Traditionally, in Scotland Christmas was a purely religious festival and New Years or Hogmanay was the main holiday. John Knox, founder of the Presbyterian church considered Christmas to be Papist and so it was banned for nearly 400 years.  Christmas became a public holiday  only in 1958.

The Presbyterian Church generally disapproved of Hogmanay as well. Its roots go back to the pagan celebration of the winter solstice among the Norse. The winter festival went underground with the Protestant Reformation and ensuing years but reemerged near the end of the 17th century, the time of my novel Exiled from Eden.

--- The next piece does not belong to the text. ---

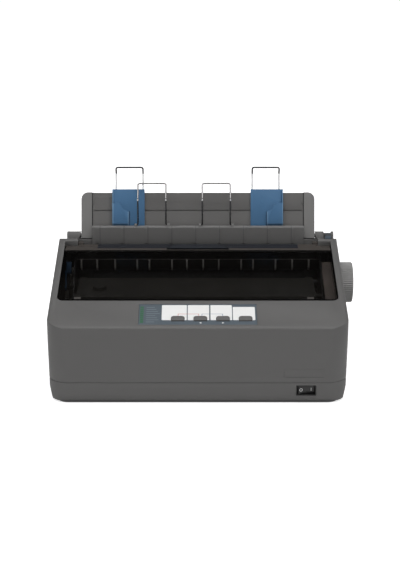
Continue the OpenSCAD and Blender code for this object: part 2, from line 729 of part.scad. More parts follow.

John Dean was a serious Presbyterian and probably would not have approved of the pagan rituals of Hogmanay. However, I could not resist incorporating the custom of first-footing in my novel. This is the most widespread custom that starts immediately after midnight. The first person across the threshold of a friend or neighbour must bring a symbolic gift of salt, coal, shortbread, whisky or a black bun. A tall, handsome, dark-haired man was strongly preferred. According to popular folklore, a man with dark hair was welcomed because he was assumed to be a fellow Scot; a blond or red-haired stranger was assumed to be an unwelcome Norseman.

My mother tells me that they had Scottish neighbours in Edmonton who always requested my grandfather Everett Dean should be the first across their threshold on New Years Eve. So I thought it only fitting that his great-great-great-grandfather John Dean should be in demand for first-footing in Ellon back in the 1780’s!